Data:
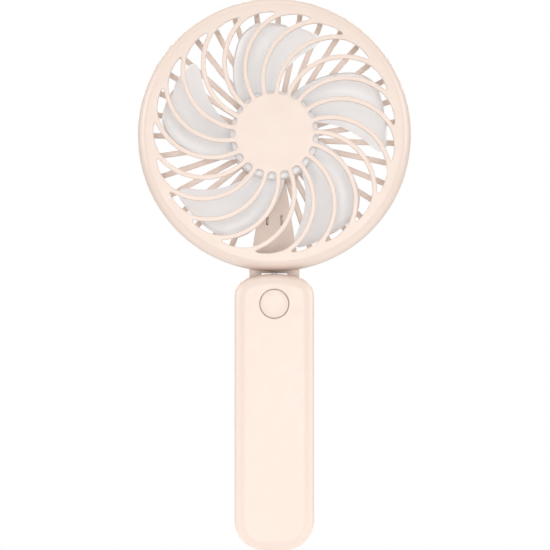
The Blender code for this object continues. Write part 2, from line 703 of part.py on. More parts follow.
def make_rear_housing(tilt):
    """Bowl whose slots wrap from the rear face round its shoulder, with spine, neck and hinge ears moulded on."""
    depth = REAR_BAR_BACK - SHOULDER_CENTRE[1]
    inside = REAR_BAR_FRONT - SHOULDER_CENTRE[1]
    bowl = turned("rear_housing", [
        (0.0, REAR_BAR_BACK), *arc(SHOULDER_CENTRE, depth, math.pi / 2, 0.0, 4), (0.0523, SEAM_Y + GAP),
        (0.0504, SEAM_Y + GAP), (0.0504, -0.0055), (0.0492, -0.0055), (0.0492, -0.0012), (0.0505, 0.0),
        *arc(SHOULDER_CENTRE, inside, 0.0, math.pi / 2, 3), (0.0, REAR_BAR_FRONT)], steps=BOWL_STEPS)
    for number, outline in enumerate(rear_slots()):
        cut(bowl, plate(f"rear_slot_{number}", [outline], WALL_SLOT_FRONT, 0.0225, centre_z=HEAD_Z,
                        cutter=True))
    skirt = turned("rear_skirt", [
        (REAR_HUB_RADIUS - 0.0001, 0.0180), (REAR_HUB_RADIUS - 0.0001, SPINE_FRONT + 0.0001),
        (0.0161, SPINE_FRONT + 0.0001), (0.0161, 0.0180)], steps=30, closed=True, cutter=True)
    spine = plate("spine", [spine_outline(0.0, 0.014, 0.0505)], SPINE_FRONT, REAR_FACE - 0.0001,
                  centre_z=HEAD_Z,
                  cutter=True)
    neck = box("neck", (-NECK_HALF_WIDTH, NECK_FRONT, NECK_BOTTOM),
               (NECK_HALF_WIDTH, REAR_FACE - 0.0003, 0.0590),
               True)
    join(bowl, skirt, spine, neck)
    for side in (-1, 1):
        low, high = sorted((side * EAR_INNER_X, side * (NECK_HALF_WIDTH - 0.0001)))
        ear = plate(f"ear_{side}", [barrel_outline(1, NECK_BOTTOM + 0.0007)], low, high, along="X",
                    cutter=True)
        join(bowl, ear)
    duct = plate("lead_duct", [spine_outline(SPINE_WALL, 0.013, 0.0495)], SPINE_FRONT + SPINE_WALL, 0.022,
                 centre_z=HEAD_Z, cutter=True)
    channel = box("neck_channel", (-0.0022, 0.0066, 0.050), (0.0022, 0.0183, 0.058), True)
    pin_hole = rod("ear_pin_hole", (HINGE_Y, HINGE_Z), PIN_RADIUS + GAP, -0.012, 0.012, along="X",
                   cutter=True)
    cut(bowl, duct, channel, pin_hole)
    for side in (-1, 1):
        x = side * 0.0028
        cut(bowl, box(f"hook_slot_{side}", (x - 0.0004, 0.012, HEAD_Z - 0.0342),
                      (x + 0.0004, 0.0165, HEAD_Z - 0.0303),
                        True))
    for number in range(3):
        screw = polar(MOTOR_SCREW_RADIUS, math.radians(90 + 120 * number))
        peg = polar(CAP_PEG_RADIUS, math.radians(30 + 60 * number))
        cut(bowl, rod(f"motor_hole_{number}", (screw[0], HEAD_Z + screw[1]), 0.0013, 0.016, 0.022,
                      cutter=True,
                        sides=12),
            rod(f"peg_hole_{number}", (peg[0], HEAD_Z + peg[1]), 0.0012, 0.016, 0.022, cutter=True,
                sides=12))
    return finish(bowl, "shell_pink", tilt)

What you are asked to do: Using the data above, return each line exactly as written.

Solution:
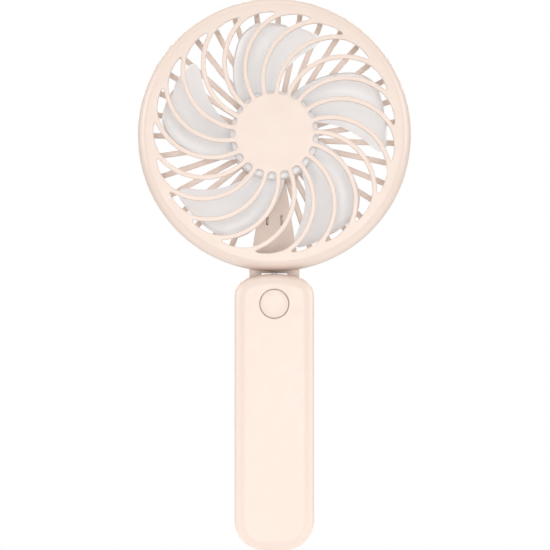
The Blender code for this object continues. Write part 2, from line 703 of part.py on. More parts follow.
def make_rear_housing(tilt):
    """Bowl whose slots wrap from the rear face round its shoulder, with spine, neck and hinge ears moulded on."""
    depth = REAR_BAR_BACK - SHOULDER_CENTRE[1]
    inside = REAR_BAR_FRONT - SHOULDER_CENTRE[1]
    bowl = turned("rear_housing", [
        (0.0, REAR_BAR_BACK), *arc(SHOULDER_CENTRE, depth, math.pi / 2, 0.0, 4), (0.0523, SEAM_Y + GAP),
        (0.0504, SEAM_Y + GAP), (0.0504, -0.0055), (0.0492, -0.0055), (0.0492, -0.0012), (0.0505, 0.0),
        *arc(SHOULDER_CENTRE, inside, 0.0, math.pi / 2, 3), (0.0, REAR_BAR_FRONT)], steps=BOWL_STEPS)
    for number, outline in enumerate(rear_slots()):
        cut(bowl, plate(f"rear_slot_{number}", [outline], WALL_SLOT_FRONT, 0.0225, centre_z=HEAD_Z,
                        cutter=True))
    skirt = turned("rear_skirt", [
        (REAR_HUB_RADIUS - 0.0001, 0.0180), (REAR_HUB_RADIUS - 0.0001, SPINE_FRONT + 0.0001),
        (0.0161, SPINE_FRONT + 0.0001), (0.0161, 0.0180)], steps=30, closed=True, cutter=True)
    spine = plate("spine", [spine_outline(0.0, 0.014, 0.0505)], SPINE_FRONT, REAR_FACE - 0.0001,
                  centre_z=HEAD_Z,
                  cutter=True)
    neck = box("neck", (-NECK_HALF_WIDTH, NECK_FRONT, NECK_BOTTOM),
               (NECK_HALF_WIDTH, REAR_FACE - 0.0003, 0.0590),
               True)
    join(bowl, skirt, spine, neck)
    for side in (-1, 1):
        low, high = sorted((side * EAR_INNER_X, side * (NECK_HALF_WIDTH - 0.0001)))
        ear = plate(f"ear_{side}", [barrel_outline(1, NECK_BOTTOM + 0.0007)], low, high, along="X",
                    cutter=True)
        join(bowl, ear)
    duct = plate("lead_duct", [spine_outline(SPINE_WALL, 0.013, 0.0495)], SPINE_FRONT + SPINE_WALL, 0.022,
                 centre_z=HEAD_Z, cutter=True)
    channel = box("neck_channel", (-0.0022, 0.0066, 0.050), (0.0022, 0.0183, 0.058), True)
    pin_hole = rod("ear_pin_hole", (HINGE_Y, HINGE_Z), PIN_RADIUS + GAP, -0.012, 0.012, along="X",
                   cutter=True)
    cut(bowl, duct, channel, pin_hole)
    for side in (-1, 1):
        x = side * 0.0028
        cut(bowl, box(f"hook_slot_{side}", (x - 0.0004, 0.012, HEAD_Z - 0.0342),
                      (x + 0.0004, 0.0165, HEAD_Z - 0.0303),
                        True))
    for number in range(3):
        screw = polar(MOTOR_SCREW_RADIUS, math.radians(90 + 120 * number))
        peg = polar(CAP_PEG_RADIUS, math.radians(30 + 60 * number))
        cut(bowl, rod(f"motor_hole_{number}", (screw[0], HEAD_Z + screw[1]), 0.0013, 0.016, 0.022,
                      cutter=True,
                        sides=12),
            rod(f"peg_hole_{number}", (peg[0], HEAD_Z + peg[1]), 0.0012, 0.016, 0.022, cutter=True,
                sides=12))
    return finish(bowl, "shell_pink", tilt)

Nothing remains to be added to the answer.